## BEGIN Data entries

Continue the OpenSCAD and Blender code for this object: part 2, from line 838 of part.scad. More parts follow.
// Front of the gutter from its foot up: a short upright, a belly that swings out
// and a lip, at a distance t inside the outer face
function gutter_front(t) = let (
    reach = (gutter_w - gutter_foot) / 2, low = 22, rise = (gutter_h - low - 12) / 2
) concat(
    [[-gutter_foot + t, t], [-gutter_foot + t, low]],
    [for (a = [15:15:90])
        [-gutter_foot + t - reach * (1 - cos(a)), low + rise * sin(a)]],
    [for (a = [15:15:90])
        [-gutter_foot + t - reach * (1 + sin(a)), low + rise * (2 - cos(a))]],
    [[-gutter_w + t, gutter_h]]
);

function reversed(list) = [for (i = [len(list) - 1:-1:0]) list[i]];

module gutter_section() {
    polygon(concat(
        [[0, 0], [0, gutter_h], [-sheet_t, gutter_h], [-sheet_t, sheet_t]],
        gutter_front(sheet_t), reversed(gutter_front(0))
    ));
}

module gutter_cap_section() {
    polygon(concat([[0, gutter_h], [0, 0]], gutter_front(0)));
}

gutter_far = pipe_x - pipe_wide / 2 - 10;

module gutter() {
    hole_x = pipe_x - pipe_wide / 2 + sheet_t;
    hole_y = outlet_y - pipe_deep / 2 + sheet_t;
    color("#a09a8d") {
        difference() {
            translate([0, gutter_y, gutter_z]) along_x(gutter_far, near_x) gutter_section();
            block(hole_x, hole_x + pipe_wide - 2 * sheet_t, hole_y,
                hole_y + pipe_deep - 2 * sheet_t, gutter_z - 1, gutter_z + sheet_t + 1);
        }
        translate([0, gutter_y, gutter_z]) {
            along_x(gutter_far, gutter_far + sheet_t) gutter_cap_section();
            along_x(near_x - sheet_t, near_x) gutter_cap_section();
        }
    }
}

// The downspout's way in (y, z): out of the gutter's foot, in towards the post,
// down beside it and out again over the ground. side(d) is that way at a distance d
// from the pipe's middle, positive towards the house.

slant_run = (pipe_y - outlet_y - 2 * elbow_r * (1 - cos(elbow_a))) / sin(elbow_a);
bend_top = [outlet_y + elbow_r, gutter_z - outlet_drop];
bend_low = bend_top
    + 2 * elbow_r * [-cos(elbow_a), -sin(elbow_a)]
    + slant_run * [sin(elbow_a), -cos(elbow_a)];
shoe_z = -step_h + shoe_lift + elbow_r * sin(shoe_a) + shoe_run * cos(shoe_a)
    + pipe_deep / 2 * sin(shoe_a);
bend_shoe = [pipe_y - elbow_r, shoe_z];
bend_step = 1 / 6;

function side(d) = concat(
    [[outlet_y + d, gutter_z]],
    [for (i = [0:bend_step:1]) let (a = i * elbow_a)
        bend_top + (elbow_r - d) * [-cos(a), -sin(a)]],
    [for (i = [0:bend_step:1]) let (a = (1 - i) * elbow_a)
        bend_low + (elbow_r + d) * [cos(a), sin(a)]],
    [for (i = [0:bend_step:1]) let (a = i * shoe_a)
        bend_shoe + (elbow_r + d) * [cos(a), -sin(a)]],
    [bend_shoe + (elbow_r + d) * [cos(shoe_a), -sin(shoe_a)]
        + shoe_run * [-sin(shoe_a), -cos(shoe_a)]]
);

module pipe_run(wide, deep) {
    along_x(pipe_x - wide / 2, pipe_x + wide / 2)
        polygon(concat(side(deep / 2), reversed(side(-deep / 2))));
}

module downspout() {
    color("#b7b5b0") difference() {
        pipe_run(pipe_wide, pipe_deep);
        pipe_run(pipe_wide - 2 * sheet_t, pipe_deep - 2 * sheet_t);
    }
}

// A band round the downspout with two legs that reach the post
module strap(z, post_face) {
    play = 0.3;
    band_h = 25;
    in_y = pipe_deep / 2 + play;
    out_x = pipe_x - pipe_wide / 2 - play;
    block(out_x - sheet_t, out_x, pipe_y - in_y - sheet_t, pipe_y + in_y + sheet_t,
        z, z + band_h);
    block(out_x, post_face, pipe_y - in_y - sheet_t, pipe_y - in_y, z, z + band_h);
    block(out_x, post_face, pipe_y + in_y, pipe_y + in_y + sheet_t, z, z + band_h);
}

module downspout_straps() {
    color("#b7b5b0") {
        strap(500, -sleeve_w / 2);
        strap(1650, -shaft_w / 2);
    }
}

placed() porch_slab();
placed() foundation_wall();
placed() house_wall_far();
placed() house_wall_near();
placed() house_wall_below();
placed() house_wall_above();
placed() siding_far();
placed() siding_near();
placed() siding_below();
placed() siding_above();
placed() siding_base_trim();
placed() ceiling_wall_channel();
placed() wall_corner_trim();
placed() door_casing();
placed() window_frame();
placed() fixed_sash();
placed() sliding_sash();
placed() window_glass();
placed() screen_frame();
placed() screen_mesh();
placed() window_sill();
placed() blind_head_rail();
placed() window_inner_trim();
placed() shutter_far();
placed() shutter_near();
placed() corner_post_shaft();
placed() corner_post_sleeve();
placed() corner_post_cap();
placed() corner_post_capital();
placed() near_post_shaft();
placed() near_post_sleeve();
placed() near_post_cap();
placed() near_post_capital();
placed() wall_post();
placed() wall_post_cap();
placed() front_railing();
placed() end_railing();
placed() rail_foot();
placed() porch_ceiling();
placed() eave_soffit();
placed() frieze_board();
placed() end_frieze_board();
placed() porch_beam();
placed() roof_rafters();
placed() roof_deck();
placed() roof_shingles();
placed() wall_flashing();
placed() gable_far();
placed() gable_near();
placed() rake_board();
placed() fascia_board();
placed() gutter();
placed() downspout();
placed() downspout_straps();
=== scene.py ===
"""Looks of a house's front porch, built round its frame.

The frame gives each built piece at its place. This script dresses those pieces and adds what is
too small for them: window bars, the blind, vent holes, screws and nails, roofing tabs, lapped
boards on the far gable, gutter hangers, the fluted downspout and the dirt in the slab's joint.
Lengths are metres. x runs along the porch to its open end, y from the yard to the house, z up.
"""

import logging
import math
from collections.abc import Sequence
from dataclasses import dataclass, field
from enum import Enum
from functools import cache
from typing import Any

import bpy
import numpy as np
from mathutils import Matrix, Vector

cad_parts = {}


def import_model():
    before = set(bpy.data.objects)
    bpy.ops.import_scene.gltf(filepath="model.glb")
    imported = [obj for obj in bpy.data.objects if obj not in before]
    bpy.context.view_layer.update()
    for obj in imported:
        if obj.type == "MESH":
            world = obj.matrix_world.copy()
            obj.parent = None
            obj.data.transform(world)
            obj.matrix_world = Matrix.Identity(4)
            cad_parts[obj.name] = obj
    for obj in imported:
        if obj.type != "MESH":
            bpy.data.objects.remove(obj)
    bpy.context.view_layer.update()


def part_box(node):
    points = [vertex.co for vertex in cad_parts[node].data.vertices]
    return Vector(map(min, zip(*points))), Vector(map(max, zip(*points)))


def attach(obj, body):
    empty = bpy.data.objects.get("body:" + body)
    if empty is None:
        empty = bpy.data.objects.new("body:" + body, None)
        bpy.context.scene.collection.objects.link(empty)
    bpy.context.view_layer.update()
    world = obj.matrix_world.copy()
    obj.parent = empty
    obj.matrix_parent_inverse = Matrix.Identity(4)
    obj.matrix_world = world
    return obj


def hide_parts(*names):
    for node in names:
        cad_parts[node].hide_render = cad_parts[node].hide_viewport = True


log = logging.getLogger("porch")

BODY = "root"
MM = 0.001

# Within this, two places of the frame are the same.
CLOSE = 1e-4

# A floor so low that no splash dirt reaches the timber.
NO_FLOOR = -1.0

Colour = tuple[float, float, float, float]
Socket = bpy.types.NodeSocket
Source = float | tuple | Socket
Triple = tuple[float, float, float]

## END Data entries
## BEGIN Data entries

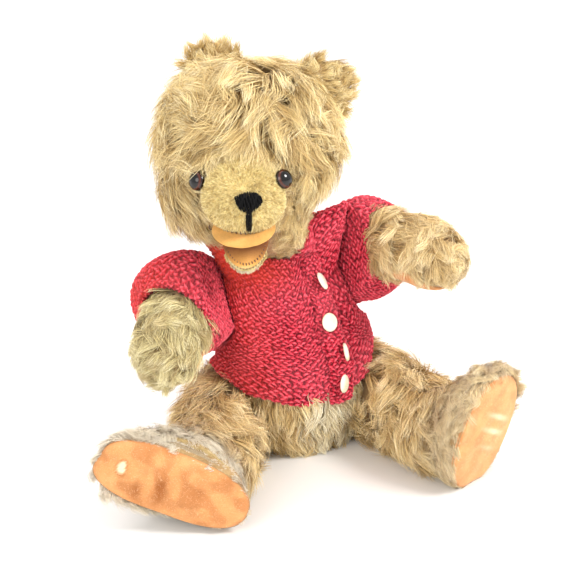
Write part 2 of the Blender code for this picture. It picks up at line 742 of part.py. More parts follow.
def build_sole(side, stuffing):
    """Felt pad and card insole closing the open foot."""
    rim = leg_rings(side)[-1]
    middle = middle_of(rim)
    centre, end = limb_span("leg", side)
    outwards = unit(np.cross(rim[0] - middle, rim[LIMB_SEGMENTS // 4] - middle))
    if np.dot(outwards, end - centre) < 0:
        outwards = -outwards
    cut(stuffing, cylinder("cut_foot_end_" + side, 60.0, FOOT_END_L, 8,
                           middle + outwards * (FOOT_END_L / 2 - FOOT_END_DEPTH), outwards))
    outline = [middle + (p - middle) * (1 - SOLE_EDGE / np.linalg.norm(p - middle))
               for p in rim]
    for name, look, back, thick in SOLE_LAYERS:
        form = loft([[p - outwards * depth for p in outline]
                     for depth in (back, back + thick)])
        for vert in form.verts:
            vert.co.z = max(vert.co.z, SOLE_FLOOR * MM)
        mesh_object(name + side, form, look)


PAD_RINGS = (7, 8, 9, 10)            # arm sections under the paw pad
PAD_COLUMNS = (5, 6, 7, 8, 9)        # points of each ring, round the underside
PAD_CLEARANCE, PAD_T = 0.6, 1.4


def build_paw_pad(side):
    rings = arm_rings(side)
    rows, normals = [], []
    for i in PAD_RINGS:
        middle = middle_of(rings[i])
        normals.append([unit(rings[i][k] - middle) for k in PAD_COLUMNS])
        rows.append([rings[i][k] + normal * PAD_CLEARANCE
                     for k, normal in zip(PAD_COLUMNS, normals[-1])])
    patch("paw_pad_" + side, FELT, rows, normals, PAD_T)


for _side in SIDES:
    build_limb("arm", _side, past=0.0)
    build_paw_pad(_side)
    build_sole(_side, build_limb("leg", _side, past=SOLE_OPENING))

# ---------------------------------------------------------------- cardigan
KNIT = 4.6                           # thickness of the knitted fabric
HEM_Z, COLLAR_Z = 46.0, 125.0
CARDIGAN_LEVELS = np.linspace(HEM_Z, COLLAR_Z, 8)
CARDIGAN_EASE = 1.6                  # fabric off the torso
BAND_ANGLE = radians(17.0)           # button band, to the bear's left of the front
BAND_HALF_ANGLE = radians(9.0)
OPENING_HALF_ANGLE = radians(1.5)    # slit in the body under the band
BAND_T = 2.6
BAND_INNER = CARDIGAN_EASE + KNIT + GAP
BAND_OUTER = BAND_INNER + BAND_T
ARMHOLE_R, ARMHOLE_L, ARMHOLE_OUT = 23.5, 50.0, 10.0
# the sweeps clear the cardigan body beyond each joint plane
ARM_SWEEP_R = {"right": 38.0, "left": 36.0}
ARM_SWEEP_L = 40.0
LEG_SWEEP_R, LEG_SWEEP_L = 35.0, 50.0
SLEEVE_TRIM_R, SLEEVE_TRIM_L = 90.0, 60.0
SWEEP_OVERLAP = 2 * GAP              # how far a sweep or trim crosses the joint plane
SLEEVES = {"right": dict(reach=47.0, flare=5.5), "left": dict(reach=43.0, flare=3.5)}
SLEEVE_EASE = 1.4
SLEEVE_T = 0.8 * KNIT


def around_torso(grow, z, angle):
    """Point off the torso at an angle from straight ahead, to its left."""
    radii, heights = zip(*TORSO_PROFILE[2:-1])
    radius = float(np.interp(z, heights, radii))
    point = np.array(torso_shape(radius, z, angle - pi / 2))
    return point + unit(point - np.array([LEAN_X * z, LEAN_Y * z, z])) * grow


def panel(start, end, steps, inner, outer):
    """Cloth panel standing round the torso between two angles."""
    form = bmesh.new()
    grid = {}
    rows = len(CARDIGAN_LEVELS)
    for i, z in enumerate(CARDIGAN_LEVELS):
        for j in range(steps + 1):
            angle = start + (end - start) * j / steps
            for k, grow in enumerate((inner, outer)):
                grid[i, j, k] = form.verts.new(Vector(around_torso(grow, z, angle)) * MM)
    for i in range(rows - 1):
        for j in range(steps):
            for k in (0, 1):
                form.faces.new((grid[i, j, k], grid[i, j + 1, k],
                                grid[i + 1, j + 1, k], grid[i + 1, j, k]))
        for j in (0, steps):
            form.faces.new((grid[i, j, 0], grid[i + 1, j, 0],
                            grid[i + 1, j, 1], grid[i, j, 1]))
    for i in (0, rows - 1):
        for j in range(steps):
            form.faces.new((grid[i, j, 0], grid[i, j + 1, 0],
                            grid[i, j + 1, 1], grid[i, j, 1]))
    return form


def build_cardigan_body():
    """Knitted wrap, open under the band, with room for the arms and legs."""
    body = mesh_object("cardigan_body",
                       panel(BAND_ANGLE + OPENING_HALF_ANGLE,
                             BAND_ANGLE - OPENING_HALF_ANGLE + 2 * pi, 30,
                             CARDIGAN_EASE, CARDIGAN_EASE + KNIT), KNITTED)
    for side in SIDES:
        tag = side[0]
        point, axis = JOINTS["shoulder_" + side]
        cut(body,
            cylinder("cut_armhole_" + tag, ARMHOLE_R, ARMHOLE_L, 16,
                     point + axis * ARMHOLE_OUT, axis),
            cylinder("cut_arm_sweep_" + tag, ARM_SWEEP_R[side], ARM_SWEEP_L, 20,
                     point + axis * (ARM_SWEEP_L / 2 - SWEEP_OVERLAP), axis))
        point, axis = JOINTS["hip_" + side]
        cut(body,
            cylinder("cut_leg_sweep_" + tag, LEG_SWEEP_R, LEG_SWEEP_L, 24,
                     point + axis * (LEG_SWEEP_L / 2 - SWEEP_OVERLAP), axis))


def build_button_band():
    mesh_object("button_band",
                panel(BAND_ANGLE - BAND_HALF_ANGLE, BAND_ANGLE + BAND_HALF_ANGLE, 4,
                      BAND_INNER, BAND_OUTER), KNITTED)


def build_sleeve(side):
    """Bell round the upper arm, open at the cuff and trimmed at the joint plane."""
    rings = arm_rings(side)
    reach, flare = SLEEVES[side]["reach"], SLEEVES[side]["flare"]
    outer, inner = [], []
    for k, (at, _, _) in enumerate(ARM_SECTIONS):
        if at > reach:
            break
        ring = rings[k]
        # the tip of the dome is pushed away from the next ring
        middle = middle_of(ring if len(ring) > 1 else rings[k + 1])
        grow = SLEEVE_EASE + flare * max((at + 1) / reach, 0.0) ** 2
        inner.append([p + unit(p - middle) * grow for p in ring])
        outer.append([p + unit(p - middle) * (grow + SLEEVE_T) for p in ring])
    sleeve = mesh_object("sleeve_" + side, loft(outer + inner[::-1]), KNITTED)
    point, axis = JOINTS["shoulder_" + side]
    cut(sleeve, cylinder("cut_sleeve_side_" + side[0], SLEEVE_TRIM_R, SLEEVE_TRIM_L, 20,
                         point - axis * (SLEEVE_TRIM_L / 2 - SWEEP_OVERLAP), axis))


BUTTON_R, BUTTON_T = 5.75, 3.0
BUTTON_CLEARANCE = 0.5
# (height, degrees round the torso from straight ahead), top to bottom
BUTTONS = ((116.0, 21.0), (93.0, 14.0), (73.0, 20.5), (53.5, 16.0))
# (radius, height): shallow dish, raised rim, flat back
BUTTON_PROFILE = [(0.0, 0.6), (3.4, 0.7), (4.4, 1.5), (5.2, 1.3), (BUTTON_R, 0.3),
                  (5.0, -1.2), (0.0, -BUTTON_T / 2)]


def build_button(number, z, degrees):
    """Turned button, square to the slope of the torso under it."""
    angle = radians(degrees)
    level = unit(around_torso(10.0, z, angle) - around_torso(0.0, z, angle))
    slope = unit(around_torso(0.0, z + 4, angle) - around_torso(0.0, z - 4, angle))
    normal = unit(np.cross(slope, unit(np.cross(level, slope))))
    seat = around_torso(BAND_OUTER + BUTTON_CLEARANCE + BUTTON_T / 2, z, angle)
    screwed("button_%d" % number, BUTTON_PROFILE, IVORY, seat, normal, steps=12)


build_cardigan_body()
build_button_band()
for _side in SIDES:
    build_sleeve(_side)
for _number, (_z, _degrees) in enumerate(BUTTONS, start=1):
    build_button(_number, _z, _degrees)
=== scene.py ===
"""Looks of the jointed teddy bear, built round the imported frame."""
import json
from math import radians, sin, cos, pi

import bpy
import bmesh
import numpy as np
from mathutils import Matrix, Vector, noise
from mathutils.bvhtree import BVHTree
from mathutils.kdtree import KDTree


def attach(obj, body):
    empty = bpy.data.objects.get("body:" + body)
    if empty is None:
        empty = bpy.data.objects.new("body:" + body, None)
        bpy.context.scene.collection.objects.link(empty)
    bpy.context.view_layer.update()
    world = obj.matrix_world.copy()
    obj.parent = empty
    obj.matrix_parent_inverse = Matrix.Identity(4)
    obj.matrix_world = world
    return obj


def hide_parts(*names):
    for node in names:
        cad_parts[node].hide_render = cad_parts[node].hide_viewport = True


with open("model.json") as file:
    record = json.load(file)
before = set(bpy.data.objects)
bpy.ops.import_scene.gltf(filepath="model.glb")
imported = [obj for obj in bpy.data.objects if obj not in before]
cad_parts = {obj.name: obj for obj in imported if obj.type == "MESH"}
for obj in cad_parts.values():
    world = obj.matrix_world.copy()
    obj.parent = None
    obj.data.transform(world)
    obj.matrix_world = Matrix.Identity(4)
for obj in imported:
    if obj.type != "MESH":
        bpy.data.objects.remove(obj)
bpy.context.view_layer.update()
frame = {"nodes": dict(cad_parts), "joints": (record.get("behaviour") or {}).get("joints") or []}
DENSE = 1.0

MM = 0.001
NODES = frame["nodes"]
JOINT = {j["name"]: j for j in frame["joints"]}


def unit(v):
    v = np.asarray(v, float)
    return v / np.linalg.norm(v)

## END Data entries

Nothing outside the span should appear: copy exactly from the line with "Continue the OpenSCAD" through the line with "towards the house.".

• _Exercise solution_:
Continue the OpenSCAD and Blender code for this object: part 2, from line 838 of part.scad. More parts follow.
// Front of the gutter from its foot up: a short upright, a belly that swings out
// and a lip, at a distance t inside the outer face
function gutter_front(t) = let (
    reach = (gutter_w - gutter_foot) / 2, low = 22, rise = (gutter_h - low - 12) / 2
) concat(
    [[-gutter_foot + t, t], [-gutter_foot + t, low]],
    [for (a = [15:15:90])
        [-gutter_foot + t - reach * (1 - cos(a)), low + rise * sin(a)]],
    [for (a = [15:15:90])
        [-gutter_foot + t - reach * (1 + sin(a)), low + rise * (2 - cos(a))]],
    [[-gutter_w + t, gutter_h]]
);

function reversed(list) = [for (i = [len(list) - 1:-1:0]) list[i]];

module gutter_section() {
    polygon(concat(
        [[0, 0], [0, gutter_h], [-sheet_t, gutter_h], [-sheet_t, sheet_t]],
        gutter_front(sheet_t), reversed(gutter_front(0))
    ));
}

module gutter_cap_section() {
    polygon(concat([[0, gutter_h], [0, 0]], gutter_front(0)));
}

gutter_far = pipe_x - pipe_wide / 2 - 10;

module gutter() {
    hole_x = pipe_x - pipe_wide / 2 + sheet_t;
    hole_y = outlet_y - pipe_deep / 2 + sheet_t;
    color("#a09a8d") {
        difference() {
            translate([0, gutter_y, gutter_z]) along_x(gutter_far, near_x) gutter_section();
            block(hole_x, hole_x + pipe_wide - 2 * sheet_t, hole_y,
                hole_y + pipe_deep - 2 * sheet_t, gutter_z - 1, gutter_z + sheet_t + 1);
        }
        translate([0, gutter_y, gutter_z]) {
            along_x(gutter_far, gutter_far + sheet_t) gutter_cap_section();
            along_x(near_x - sheet_t, near_x) gutter_cap_section();
        }
    }
}

// The downspout's way in (y, z): out of the gutter's foot, in towards the post,
// down beside it and out again over the ground. side(d) is that way at a distance d
// from the pipe's middle, positive towards the house.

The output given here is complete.